The record is not entirely clear as to how the closing lines of the Seminary survey were run in order to establish the point "X," but as the original patent, as well as the deed under which appellants claim, calls for a straight line between the last and first corners, and this line, when run by the witness was found to be near a fairly well [***6]  defined line of trees bearing marks sufficiently ancient to warrant the inference that they were line trees of the Seminary survey, it is apparent that the point, at which he started to run the closing call of the Seminary survey, must have been approximately correct.

Reference is made by the witness to exhibits and maps which are not copied into the record and which the clerk of the lower court has certified, in response to rule, that he is unable to supply.

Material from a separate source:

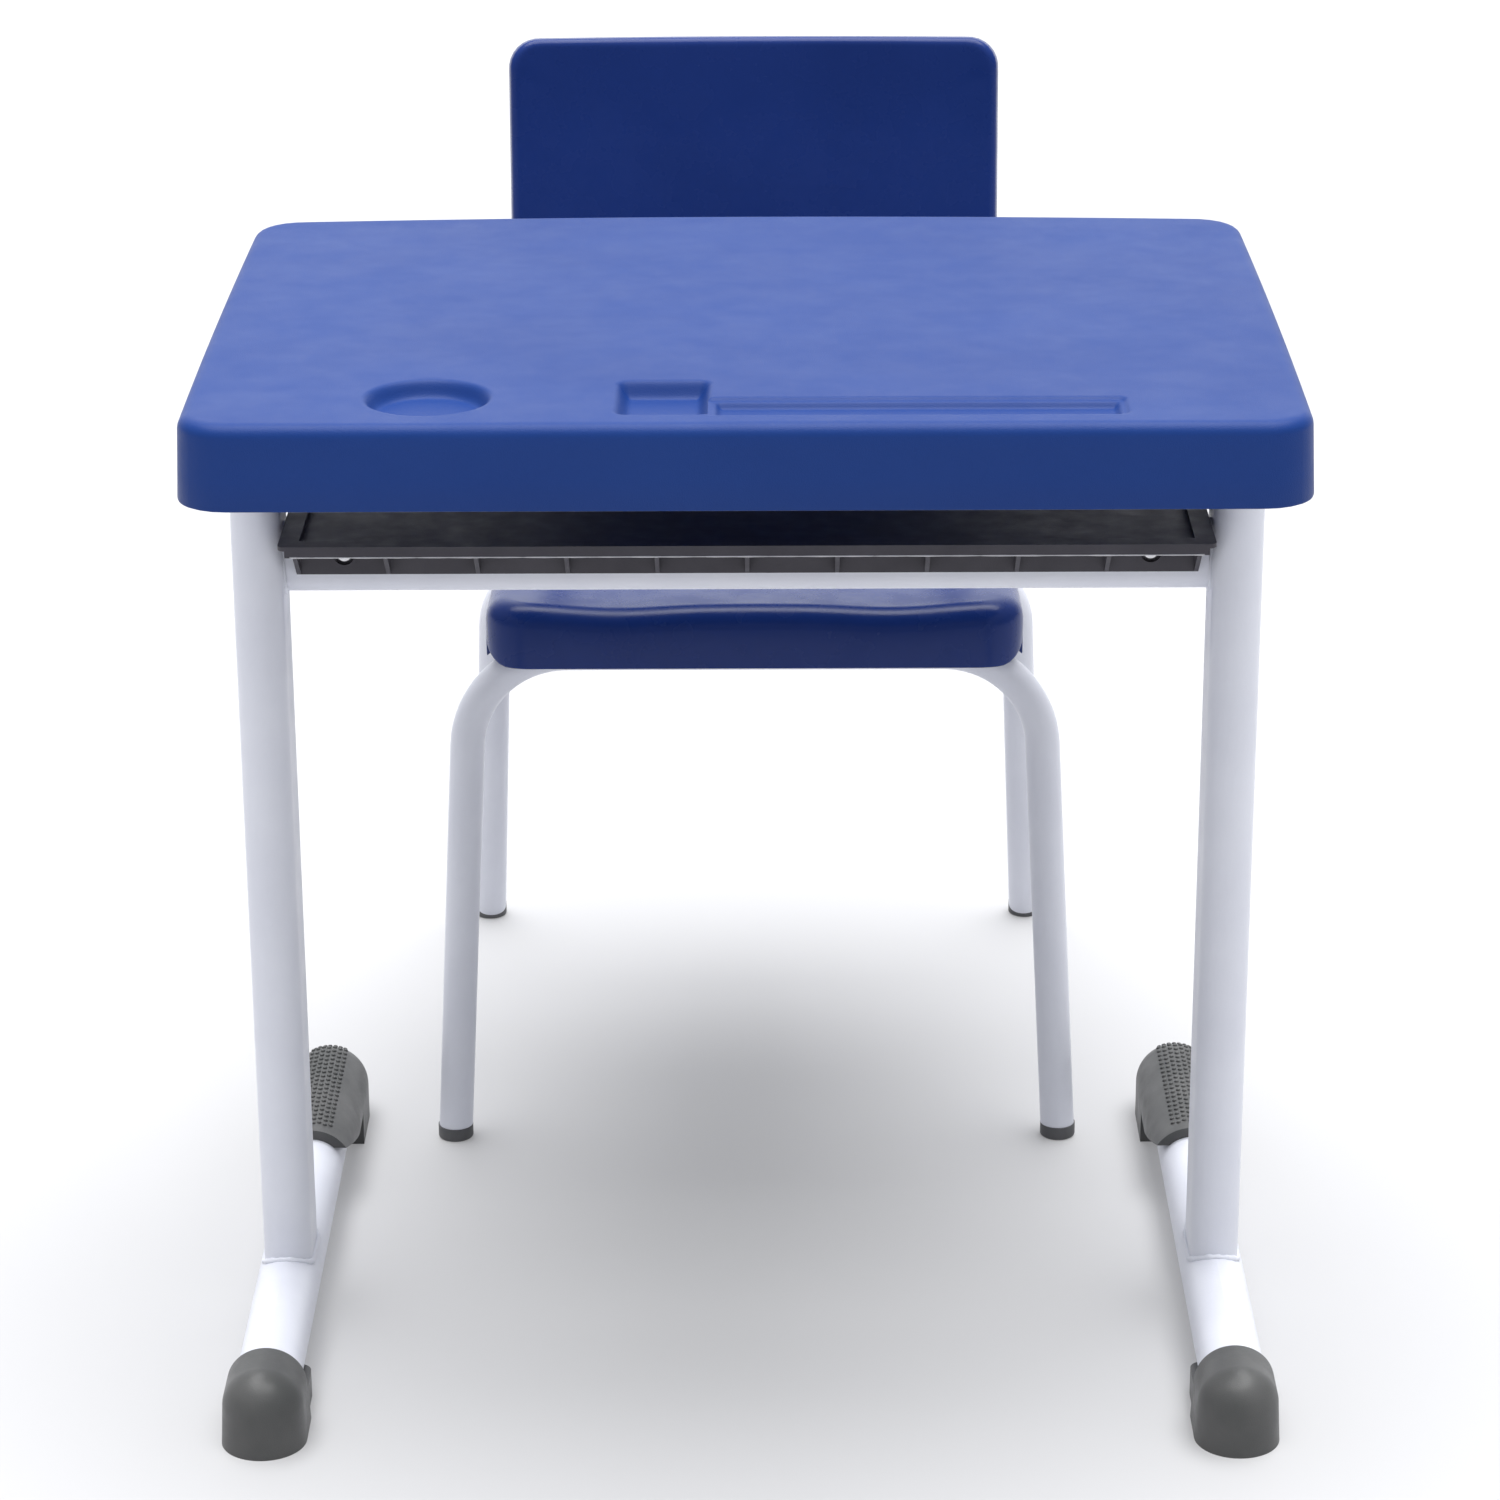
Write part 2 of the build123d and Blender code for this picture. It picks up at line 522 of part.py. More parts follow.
def leg_cap(foot, corner, side):
    """Plastic glide on a leg's end: a cup around the tube with a flat sole."""
    x, y = side * foot[0] + CHAIR_X, behind(foot[1])
    cap = Pos(x, y, 0) * Cylinder(CAP_R, CAP_TALL, align=(Align.CENTER, Align.CENTER, Align.MIN))
    cap = fillet(cap.faces().sort_by(Axis.Z)[0].edges(), 1.5)
    return cap - rod_along(leg_points(foot, corner), CHAIR_BEND, CHAIR_TUBE_D)


# ---- chair seat ---------------------------------------------------------
def seat_plane():
    """Origin at the front edge's middle on the flat seat surface, X across, Y to the back, Z off the seat."""
    tilt = radians(SEAT_SLOPE)
    origin = (CHAIR_X, behind(SEAT_FRONT), SEAT_HEIGHT)
    return Plane(origin=origin, x_dir=(1, 0, 0), z_dir=(0, sin(tilt), cos(tilt)))


def seat_block(inset, top, bottom):
    """The seat's plan, inset all round, between two depths under the seat surface."""
    plan = RectangleRounded(SEAT_WIDTH - 2 * inset, SEAT_DEPTH - 2 * inset, 30 - inset)
    return extrude(Pos(0, SEAT_DEPTH / 2, -bottom) * plan, bottom - top)


def chair_seat():
    """Shell seat: flat plate, rolled edges, shallow side skirts and a deeper waterfall lip in front."""
    body = seat_block(0, 0, SEAT_LIP)
    front_view = Pos(0, 40 - SEAT_LIP) * RectangleRounded(SEAT_WIDTH, 80, 16)
    body &= extrude(Plane.XZ * front_view, 500, both=True)
    under = Polyline((-1, -70), (-1, -SEAT_LIP), (30, -SEAT_LIP), (110, -SEAT_SKIRT), (400, -SEAT_SKIRT),
                     (400, -70), close=True)
    body -= extrude(Plane.YZ * make_face(under), 300, both=True)
    body = fillet(body.faces().sort_by(Axis.Z)[-1].edges(), 11.0)
    body -= seat_block(SEAT_WALL, SEAT_WALL, SEAT_LIP + 10)
    body = seat_plane() * body
    for side in (-1, 1):
        body -= tube_notch(side * RAIL_HALF + CHAIR_X)
    return body - group_holes(seat_rivet_places())


def tube_notch(x):
    """Slot in the seat's rear edge where an upright rises through it."""
    half = CHAIR_TUBE_D / 2 + 1.5
    reach = SEAT_FRONT + SEAT_DEPTH - NOTCH_DEEP + half
    plan = Pos(x, behind(reach)) * Circle(half)
    plan += Pos(x, behind(reach + 20)) * Rectangle(2 * half, 40)
    return extrude(Pos(0, 0, SEAT_HEIGHT - 80) * plan, 100)


def group_holes(places):
    return Part() + [place * Cylinder(RIVET_R + 0.05, 40) for place in places]


def seat_rivet_places():
    """Rivet axes, +Z off the seat, with their origins on the seat surface."""
    return [seat_plane() * Pos(side * RAIL_HALF, y, 0) for side in (-1, 1) for y in (72.0, 250.0)]


def seat_rivets():
    grip = SEAT_WALL + CHAIR_TUBE_WALL + BULB_SAG
    made = [place * Pos(0, 0, 0.05) * Rot(180, 0, 0) * pop_rivet(grip + 0.1) for place in seat_rivet_places()]
    return group(made)


# ---- chair backrest -----------------------------------------------------
BACK_WALL = 3.5
BACK_RIM = 13.0            # how far the rolled rim reaches back
BACK_CORNER_R = 20.0
SPOT_FACE = 0.8            # flat seat for each rivet head in the curved face
BACK_R = (BACK_WIDTH / 2) ** 2 / (2 * BACK_HOLLOW) + BACK_HOLLOW / 2


def rise_at(x):
    """How far the front face at x lies in front of its middle."""
    return BACK_R - (BACK_R ** 2 - x ** 2) ** 0.5


def back_plane():
    """Origin at the top edge's middle on the front face, X across, Y to the rear, Z up the backrest."""
    lean = radians(BACK_RECLINE)
    origin = (CHAIR_X, behind(BACK_TOP_Y), BACK_TOP_Z)
    return Plane(origin=origin, x_dir=(1, 0, 0), z_dir=(0, sin(lean), cos(lean)))


def curved_slab(near, far, inset, corner):
    """The cylinder wall from near to far behind the front face, cut to the backrest's outline."""
    axis = Pos(0, -BACK_R, -BACK_TALL / 2)
    drum = axis * (Cylinder(BACK_R + far, BACK_TALL + 20) - Cylinder(BACK_R + near, BACK_TALL + 20))
    outline = RectangleRounded(BACK_WIDTH - 2 * inset, BACK_TALL - 2 * inset, corner)
    prism = Pos(0, 60, -BACK_TALL / 2) * extrude(Plane.XZ * outline, 120)
    return drum & prism


def chair_backrest():
    """Curved shell with a rolled rim, notched for the two uprights."""
    body = curved_slab(0, BACK_RIM, 0, BACK_CORNER_R)
    front = [f for f in body.faces() if f.geom_type == GeomType.CYLINDER]
    front = sorted(front, key=lambda f: f.area)[-2:]
    front = min(front, key=lambda f: f.center().Y)
    body = fillet(front.edges(), 5.0)
    body -= curved_slab(BACK_WALL, BACK_RIM + 5, BACK_WALL, BACK_CORNER_R - BACK_WALL)
    body = back_plane() * body
    for side in (-1, 1):
        x = side * RAIL_HALF + CHAIR_X
        body -= rod_along(side_rail_points(x), UPRIGHT_BEND, CHAIR_TUBE_D + 1.0)
    spot = Cylinder(5.4, 4, align=(Align.CENTER, Align.CENTER, Align.MIN))
    body -= Part() + [place * Pos(0, 0, -SPOT_FACE) * spot for place in back_rivet_places()]
    body -= group_holes(back_rivet_places())
    return body.solids().sort_by(SortBy.VOLUME)[-1]


def back_rivet_places():
    """Rivet axes square to the uprights, +Z towards the sitter, origins on the front face."""
    lean = radians(BACK_RECLINE)
    made = []
    for side in (-1, 1):
        for down in (128.0, 160.0):
            local = Pos(side * RAIL_HALF, -rise_at(RAIL_HALF), -down)
            made.append(back_plane() * local * Rot(90, 0, 0))
    return made


def back_rivets():
    grip = BACK_WALL + 1.0 + CHAIR_TUBE_WALL + BULB_SAG - SPOT_FACE
    made = [place * Pos(0, 0, 0.05 - SPOT_FACE) * Rot(180, 0, 0) * pop_rivet(grip + 0.1)
            for place in back_rivet_places()]
    return group(made)


# ---- everything ---------------------------------------------------------
def main():
    save("desk_top", desk_top())
    save("top_screws", top_screws())
    save("threaded_inserts", threaded_inserts())
    save("top_rail", top_rail())
    save("crossbar", crossbar())
    save("book_tray", book_tray())
    save("tray_rivets", tray_rivets())
    save("hanger_rivets", hanger_rivets())
    save("foot_cover_rivets", cover_rivets())
    for name, side in (("left", -1), ("right", 1)):
        save(f"{name}_rail_cap", rail_cap(side * RAIL_X))
        save(f"{name}_post", post(side * POST_X))
        save(f"{name}_foot_tube", foot_tube(side * POST_X))
        save(f"{name}_front_foot_cover", front_cover(side * POST_X))
        save(f"{name}_rear_foot_cover", rear_cover(side * POST_X))
        save(f"{name}_tray_hanger", hanger(side))
        save(f"{name}_chair_rail", side_rail(side))
        save(f"{name}_front_leg_cap", leg_cap(FRONT_FOOT, FRONT_CORNER, side))
        save(f"{name}_rear_leg_cap", leg_cap(REAR_FOOT, REAR_CORNER, side))
    save("front_leg_frame", leg_frame(FRONT_FOOT, FRONT_CORNER))
    save("rear_leg_frame", leg_frame(REAR_FOOT, REAR_CORNER))
    save("chair_tube_plugs", tube_plugs())
    save("chair_seat", chair_seat())
    save("seat_rivets", seat_rivets())
    save("chair_backrest", chair_backrest())
    save("backrest_rivets", back_rivets())


main()
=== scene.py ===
import json
import math
import bmesh
import bpy
from mathutils import Matrix, Vector


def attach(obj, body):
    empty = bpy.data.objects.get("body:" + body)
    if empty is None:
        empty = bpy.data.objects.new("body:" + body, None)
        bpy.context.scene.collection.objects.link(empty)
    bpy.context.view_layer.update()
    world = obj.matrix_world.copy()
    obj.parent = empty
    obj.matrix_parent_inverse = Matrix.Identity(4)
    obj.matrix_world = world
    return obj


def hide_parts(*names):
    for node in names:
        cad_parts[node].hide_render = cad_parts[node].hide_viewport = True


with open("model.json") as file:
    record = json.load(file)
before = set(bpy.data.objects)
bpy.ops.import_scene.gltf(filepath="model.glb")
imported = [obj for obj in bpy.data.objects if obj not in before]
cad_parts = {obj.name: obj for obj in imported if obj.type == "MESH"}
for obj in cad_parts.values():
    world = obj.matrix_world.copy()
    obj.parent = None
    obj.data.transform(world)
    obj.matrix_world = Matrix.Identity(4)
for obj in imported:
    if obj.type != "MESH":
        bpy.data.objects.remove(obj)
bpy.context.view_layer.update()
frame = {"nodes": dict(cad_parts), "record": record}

NODES = frame["nodes"]
MM = 0.001
FRONT = -413.25            # Y of the desk's front edge, mm


# ---- camera, floor and light --------------------------------------------
CAMERA_AT = (0.01270, -2.30009 + FRONT * MM, 1.30988)       # metres
CAMERA_TURN = (0.36240, -0.0047, -0.0050)                   # pitch, yaw and roll, radians
CAMERA_LENS, CAMERA_SENSOR = 109.218, 36.0
FLOOR_HALF = 9.0                                            # metres
FLOOR_COLOUR, FLOOR_GLOW = (0.40, 0.40, 0.41, 1), 0.2
WALL_COLOUR, WALL_LEVEL = (0.95, 0.97, 1.0, 1), 0.32
WALL_RAMPS = (("Z", 0.2, 0.6, 0.3), ("Y", 0.5, 0.95, 0.95))     # axis, from, to, light added
WHITE = (1, 1, 1, 1)


def camera():
    """Stands 2.3 m before the desk and 1.3 m up, and looks down at it."""
    pitch, yaw, roll = CAMERA_TURN
    forward = Vector((math.sin(yaw) * math.cos(pitch), math.cos(yaw) * math.cos(pitch), -math.sin(pitch)))
    level_right = Vector((math.cos(yaw), -math.sin(yaw), 0))
    level_up = level_right.cross(forward)
    right = math.cos(roll) * level_right + math.sin(roll) * level_up
    up = -math.sin(roll) * level_right + math.cos(roll) * level_up
    data = bpy.data.cameras.new("camera")
    data.sensor_width = CAMERA_SENSOR
    data.lens = CAMERA_LENS
    data.clip_end = 30.0
    cam = bpy.data.objects.new("camera", data)
    bpy.context.collection.objects.link(cam)
    spin = Matrix((right, up, -forward)).transposed().to_4x4()
    cam.matrix_world = Matrix.Translation(CAMERA_AT) @ spin
    bpy.context.scene.camera = cam


def pale_floor():
    """A matt floor that glows faintly, so that the shadow on it stays pale."""
    mesh = bpy.data.meshes.new("floor")
    s = FLOOR_HALF
    mesh.from_pydata([(-s, -s, 0), (s, -s, 0), (s, s, 0), (-s, s, 0)], [], [(0, 1, 2, 3)])
    floor = bpy.data.objects.new("floor", mesh)
    bpy.context.collection.objects.link(floor)
    mat = bpy.data.materials.new("floor")
    mat.use_nodes = True
    sockets = mat.node_tree.nodes["Principled BSDF"].inputs
    sockets["Base Color"].default_value = FLOOR_COLOUR
    sockets["Emission Color"].default_value = WHITE
    sockets["Emission Strength"].default_value = FLOOR_GLOW
    sockets["Roughness"].default_value = 0.9
    sockets["Specular IOR Level"].default_value = 0.1
    mesh.materials.append(mat)


def overhead_light():
    """One very soft light from above."""
    sun = bpy.data.lights.new("overhead", "SUN")
    sun.energy = 5.3
    sun.angle = math.radians(62)
    lamp = bpy.data.objects.new("overhead", sun)
    bpy.context.collection.objects.link(lamp)
    lamp.rotation_euler = (math.radians(-4), math.radians(2), 0)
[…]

Just what aid these lost exhibits and maps would be in enabling us to determine the true location of this disputed line, it is impossible to tell, but, as the chancellor had the benefit of this evidence and was doubtless also acquainted with many of the witnesses and thus in a better position to judge of the  [*215]  weight that should be given their testimony, we feel that this is one of that class of cases where we may, with peculiar propriety, rely upon the judgment of the chancellor. Indeed, while the evidence before us is not satisfactory, the weight thereof supports the finding of the chancellor. The judgment is, therefore, affirmed.